Make the Right of Way
The end of the week left us with one of those perfect days featuring clear blue skies, warmer temps, with bits of snow still left in the shadows. The children's energy levels changed as well. It is like the open blue of the sky and the brighter, warmer light from the sun unlocked something within them. The children reeled between being overwhelmed with emotions and shrieking, actually shrieking, with joy.
Since clouds descended towards the end of each day last week for my drive home, I had not noticed that the days had indeed been getting longer. When I left school towards the end of the week and pulled onto the white with salt roads of my neighborhood, I noticed one of the neighbor-children coming towards me on a skate board. The road is on a long and steady incline and he was heading down on the crunchy, bleached-out surface of the road. I imagined that while the ride was not a smooth, Summer-clear ride, he would appreciate the clearance to get up as much speed as he could. I pulled over and waved him on.

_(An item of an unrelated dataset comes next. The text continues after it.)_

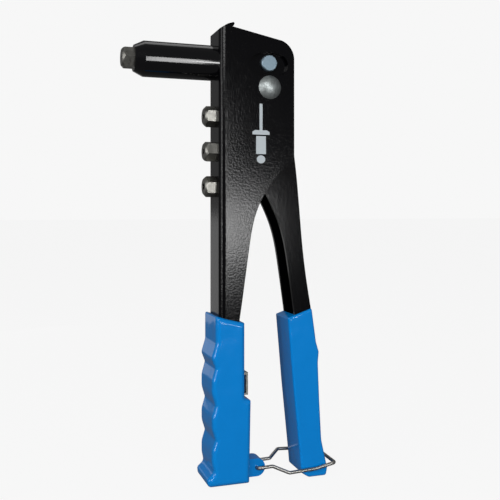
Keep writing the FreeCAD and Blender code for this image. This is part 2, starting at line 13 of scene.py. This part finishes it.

It took him a moment to realize that he was being given an all clear. I would wait. Did I need to get home faster? His need was greater than mine and really, isn't that that the way it should be? Skateboarders, finding themselves with a bit of extended day and the warmth of a Winter sun that tells them, "Quick, find a way!", shouldn't they be guaranteed the right away?
A few years ago, and I tell this story often, I was driving to school along one of our city's busier roads. As I drove along, I saw a child of about 7 or 8 walking alone, his backpack slung heavy on his back. He trudged along, alone. That's what I saw first. The aloneness. Along a busy street. My first thought, was one of those knee jerk, indignant bossy ones adults sometimes get..."Why is he walking alone? That is dangerous." Then, I purposefully took a deep breath. Walking alone, on any kind of street, is right. The only job I have, the only thing this person needs from me, is to take a moment to watch him on his way, to see him for as long as I could, to hand him off at the next corner, the next street. He knows where is going and he is on his way.

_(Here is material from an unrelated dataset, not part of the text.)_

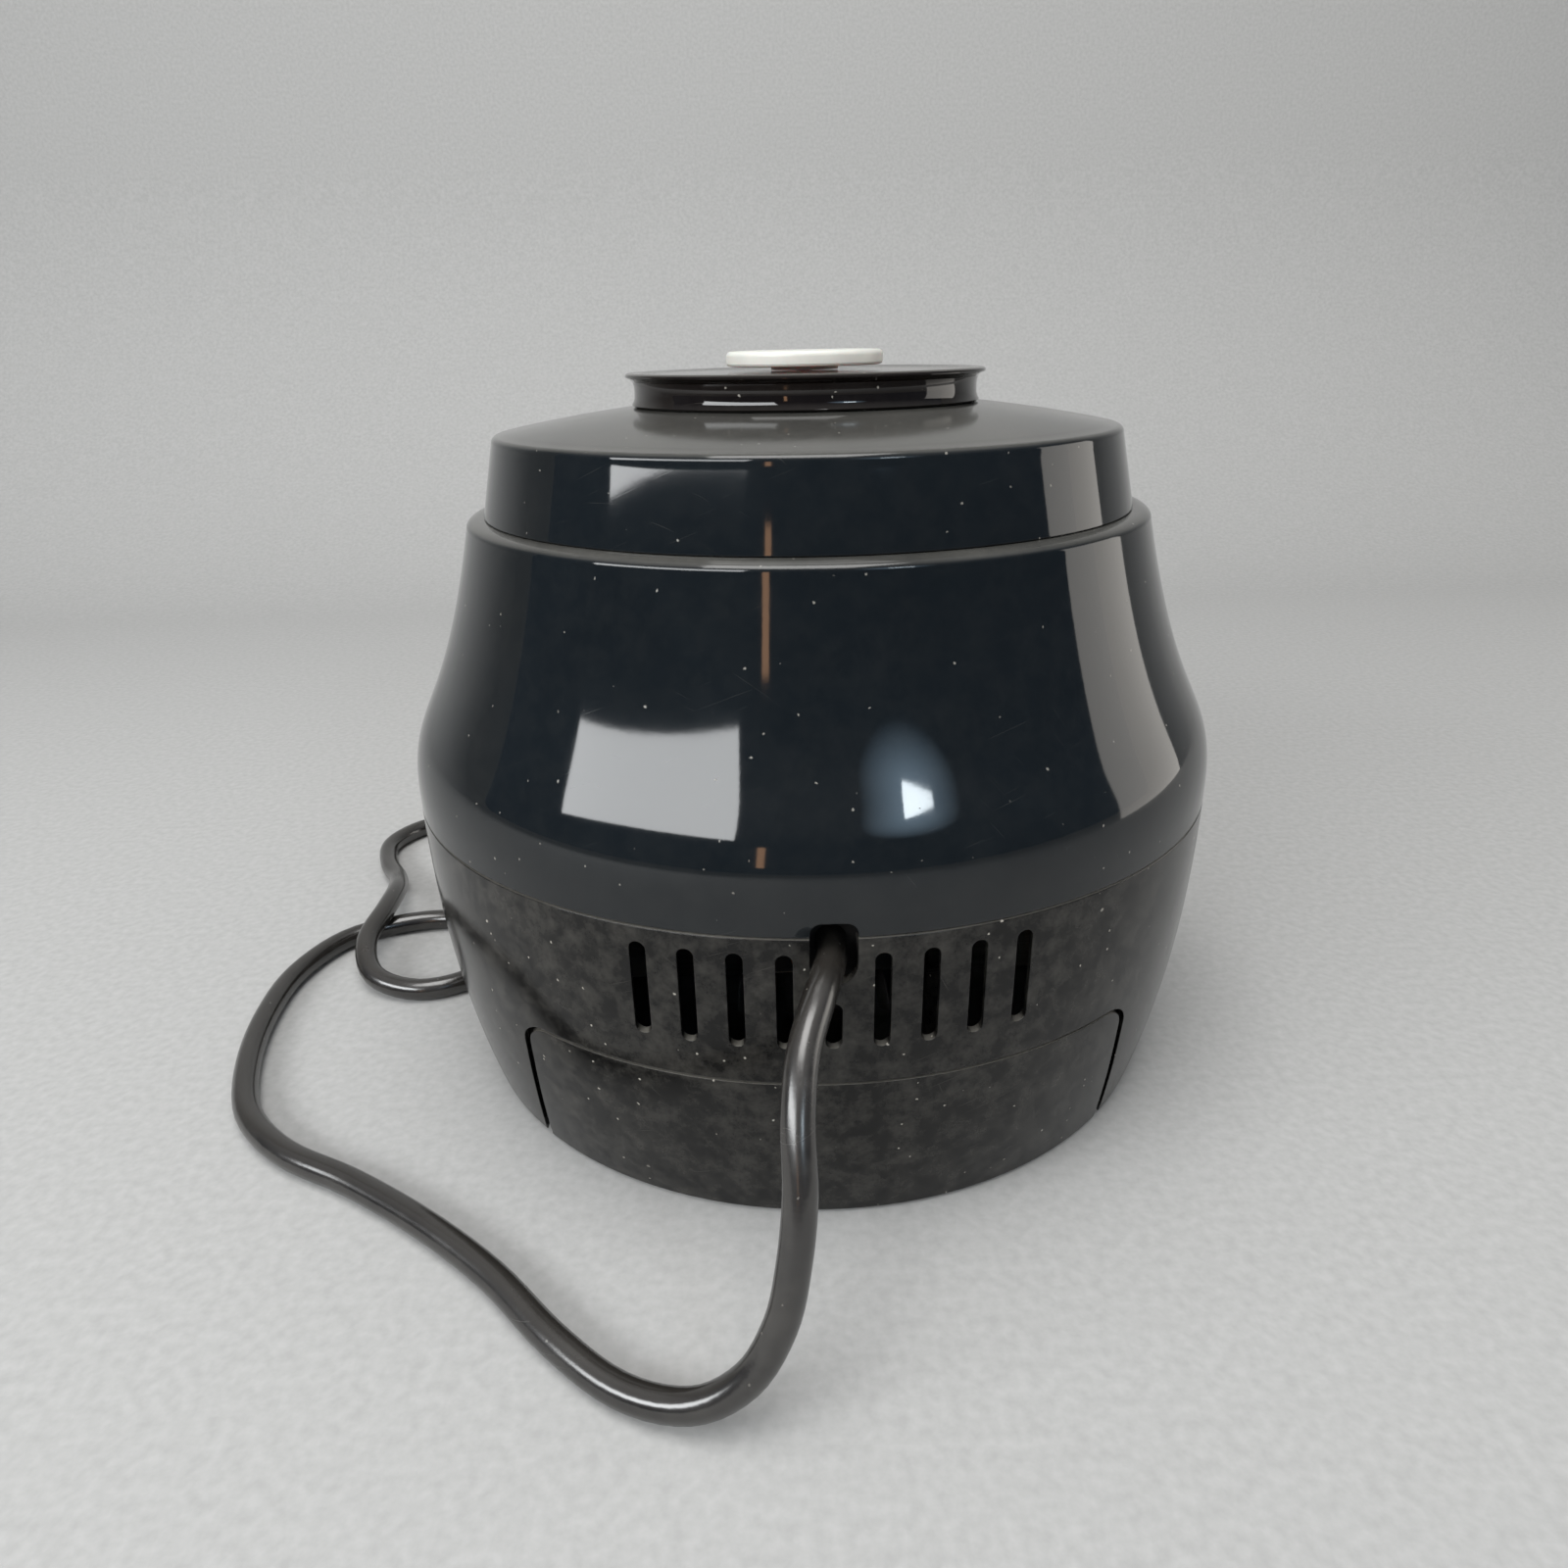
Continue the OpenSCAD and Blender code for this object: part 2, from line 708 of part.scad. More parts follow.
// Grip disc: a shallow inverted dish with a flared rim and a foot ring.
module grip_disc() {
    color("#191412") difference() {
        union() {
            rotate_extrude() polygon([
                [59, crown(61.5) + 0.25], [61.8, crown(61.5) + 0.25], [62.4, 247.4], [61.6, 248.4],
                [61.2, 251.5], [61.8, 255], [disc_r, 256.1], [disc_r, 257.1], [disc_r - 0.9, 257.7],
                [60, 257.7], [57, 257.2], [30, 257.4], [0, 257.4], [0, 254.8], [57, 254.8], [59, 252]
            ]);
            translate([0, 0, 244.65]) cylinder(r = 8, h = 12);
            for (a = [45:90:315]) rotate(a) translate([44, 0, 244.65]) cylinder(r = 4, h = 12);
        }
        cylinder(r = 3.06, h = 300);
        for (a = [45:90:315]) rotate(a) translate([44, 0, 240]) cylinder(r = 1.5, h = 12);
        for (a = [0:90:270]) rotate(a) translate([20, 0, 250]) cylinder(r = 2, h = 20);
    }
}

module disc_screws() {
    color("silver") for (a = [45:90:315]) rotate(a) translate([44, 0, 0]) {
        translate([0, 0, 240.2]) cylinder(r = 2.9, h = 1.8);
        translate([0, 0, 241.9]) cylinder(r = 1.45, h = 9);
    }
}

module vent_cap() {
    color("#efeee8") difference() {
        rotate_extrude() polygon(concat(
            [[0, 257.7], [12, 257.7], [12, 259], [cap_r - 0.8, 259]],
            [for (a = [0:22.5:90]) [cap_r - 1.6 * (1 - cos(a)), 262.2 + 1.8 * sin(a)]],
            [[cap_r - 6, 264.2], [0, 264.2]]
        ));
        cylinder(r = 3.02, h = 262);
    }
}

module vent_spindle() {
    color("#c4c6c8") {
        translate([0, 0, 241]) cylinder(r = 3, h = 20.5);
        translate([0, 0, 239.6]) cylinder(r = 5, h = 1.5);
    }
}

// Route of the mains lead: out of the notch, down to the floor, round the side of the body
// in two bights, over itself once, and behind the body to its plug.
lead_z = lead_d / 2;
route = [
    [0, 136, 103], [1, 150, 103], [5, 165, 101], [10, 180, 94], [12, 192, 82], [12, 201, 67],
    [14, 207, 50], [18, 211, 33], [27, 214, 18], [42, 213, 8], [62, 205, lead_z],
    [83, 188, lead_z], [106, 164, lead_z], [133, 142, lead_z], [163, 122, lead_z],
    [192, 106, lead_z], [214, 84, lead_z], [227, 54, lead_z], [234, 20, lead_z],
    [234, -14, lead_z], [222, -43, lead_z], [199, -57, lead_z], [174, -60, lead_z],
    [152, -50, lead_z], [144, -28, lead_z], [152, -6, lead_z], [174, 3, lead_z],
    [196, -6, 7], [206, -28, 12], [205, -54, 14.6], [207, -78, 13],
    [215, -103, 7], [227, -126, lead_z], [233, -150, lead_z], [222, -172, lead_z],
    [199, -183, lead_z], [174, -187, 6], [149, -189, 12.5], [124, -190, 17.6], [100, -190, 18]
];
cord_sides = 10;
function spline(a, b, c, d, t) = 0.5 * (2 * b + (c - a) * t + (2 * a - 5 * b + 4 * c - d) * t * t
    + (3 * b - a - 3 * c + d) * t * t * t);
function route_at(i) = i < 0 ? 2 * route[0] - route[1]
    : i >= len(route) ? 2 * route[len(route) - 1] - route[len(route) - 2] : route[i];
path = concat(
    [for (i = [0:len(route) - 2], t = [0, 0.5])
        spline(route_at(i - 1), route_at(i), route_at(i + 1), route_at(i + 2), t)],
    [route[len(route) - 1]]
);
function along(i) = i == 0 ? [0, 1, 0]
    : unit(path[min(i + 1, len(path) - 1)] - path[i - 1]);
function square_to(n, t) = unit(n - (n * t) * t);
sides = [for (i = 0, n = [1, 0, 0]; i < len(path);
    i = i + 1, n = i < len(path) ? square_to(n, along(i)) : n) n];

module power_cord() {
    points = [for (i = [0:len(path) - 1], k = [0:cord_sides - 1])
        let (u = sides[i], v = cross(along(i), u), a = 360 * k / cord_sides)
        path[i] + lead_z * (u * cos(a) + v * sin(a))];
    last = len(path) - 1;
    faces = concat(
        [for (i = [0:last - 1], k = [0:cord_sides - 1])
            let (a = i * cord_sides + k, b = i * cord_sides + (k + 1) % cord_sides)
            each [[a, a + cord_sides, b], [b, a + cord_sides, b + cord_sides]]],
        [[for (k = [0:cord_sides - 1]) k]],
        [[for (k = [cord_sides - 1:-1:0]) last * cord_sides + k]]
    );
    color("#1e1f20") polyhedron(points, faces);
}

// The plug lies on its side behind the body, its pins towards -X.
plug_end = route[len(route) - 1] - [0.1, 0, 0];
module plug_body() {
    color("#1c1d1e") translate(plug_end) rotate([0, -90, 0]) difference() {
        rotate_extrude() polygon([
            [0, 0], [6.5, 0], [8.5, 26], [12, 30], [15.5, 38], [16, 46], [18, 50], [18, 64],
            [16.5, 66], [0, 66]
        ]);
        for (s = [-1, 1]) translate([0, 9.5 * s, 58]) cylinder(r = 2.45, h = 20);
    }
}

module plug_pins() {
    color("#d8d2bf") translate(plug_end) rotate([0, -90, 0]) for (s = [-1, 1])
        translate([0, 9.5 * s, 58.1]) {
            cylinder(r = 2.4, h = 24.9);
            translate([0, 0, 24.9]) cylinder(r1 = 2.4, r2 = 1.2, h = 2);
        }
}

base_housing();
upper_housing();
bottom_plate();
rubber_feet();
rear_cover();
control_panel();
housing_screws();
chamber_liner();
chamber_bezel();
rear_reflector();
heating_element();
element_holders();
element_bushes();
door_track_lower();
door_track_upper();
tray_rails();
spit_bearing();
gear_motor();
motor_bracket();
motor_screws();
timer_body();
thermostat_body();
power_lamp();
terminal_block();
thermal_cutout();
cord_clamp();
mains_wires();
door_frame();
door_glass();
door_handle();
handle_screws();
drip_pan();
drawer_front();
spit_rod();
fork_left();
fork_right();
thumb_screws();
drive_socket();
timer_knob();
timer_shaft();
heat_knob();
heat_shaft();
warming_tray();
lid_shell();
lid_liner();
grip_disc();
disc_screws();
vent_cap();
vent_spindle();
power_cord();
plug_body();
plug_pins();
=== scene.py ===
import math

import bmesh
import bpy
from mathutils import Matrix, Vector
from mathutils.kdtree import KDTree


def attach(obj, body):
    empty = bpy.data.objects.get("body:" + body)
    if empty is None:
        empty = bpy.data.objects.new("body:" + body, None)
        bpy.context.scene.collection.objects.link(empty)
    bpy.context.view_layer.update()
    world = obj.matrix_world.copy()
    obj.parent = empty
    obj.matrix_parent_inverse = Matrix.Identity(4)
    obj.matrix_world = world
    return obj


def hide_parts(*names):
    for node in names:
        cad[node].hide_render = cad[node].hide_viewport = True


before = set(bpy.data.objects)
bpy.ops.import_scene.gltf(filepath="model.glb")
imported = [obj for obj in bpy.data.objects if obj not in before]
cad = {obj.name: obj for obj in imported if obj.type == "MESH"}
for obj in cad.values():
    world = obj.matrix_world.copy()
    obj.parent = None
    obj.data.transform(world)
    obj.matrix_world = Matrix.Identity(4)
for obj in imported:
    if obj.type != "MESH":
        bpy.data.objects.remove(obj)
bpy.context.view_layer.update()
mm = 0.001


# ---------------------------------------------------------------- camera
# It stands behind the oven, a little higher than the lid and slightly off
# the middle line, and looks down at the vents.
camera = bpy.data.objects.new("camera", bpy.data.cameras.new("camera"))
bpy.context.scene.collection.objects.link(camera)
camera.data.sensor_width = 36
camera.data.lens = 24.75
camera.data.clip_start = 0.01
camera.matrix_world = (
    Matrix.Translation((0.0177, 0.4144, 0.2664))
    @ Matrix.Rotation(math.radians(179.0), 4, "Z")
    @ Matrix.Rotation(math.radians(67.77), 4, "X")
    @ Matrix.Rotation(math.radians(-1.19), 4, "Z")
)
bpy.context.scene.camera = camera


# ---------------------------------------------------------------- mains lead
# A round three-core lead in black PVC, 9.5 mm thick. It leaves the notch in the
# rear, drops to the floor and runs round the side in two bights to its plug.
def add(material, kind, values=None, **settings):
    """Adds a shader node. Each value is a number, a colour or another node's output."""
    made = material.node_tree.nodes.new("ShaderNode" + kind)
    for name, setting in settings.items():
        setattr(made, name, setting)
    for name, value in (values or {}).items():
        socket = made.inputs[name]
        if isinstance(value, bpy.types.NodeSocket):
            material.node_tree.links.new(value, socket)
        else:
            socket.default_value = value
    return made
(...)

In Germany, where I spent happy years growing up, friends' rooms often featured prints of these guardian angel paintings. The Schutzengel arms spread wide, holding the air around wandering children, creating a kind of hovering, invisible safety net as the children walk along broken bridges or on crumbling cliff sides while trying to catch butterflies. These angels weren't holding the children back or stopping them, they just ushered them along.
I am not comparing my actions of watching the child walk to school or getting my car out of the way for a skateboarder to something along the lines of these angel-types! What I am trying to say is that we, in this busy area where we live with so many neighbors we have not yet met, should just take a minute or some hours to give room for children to feel free to roam, purposefully to the store or school, but also to seek out adventure. We could clear the way, pushing back our own fears, and get out of the way, with both our cars and our adult claims on the world. Children should be free to wander, run, and ride as we did when we were younger.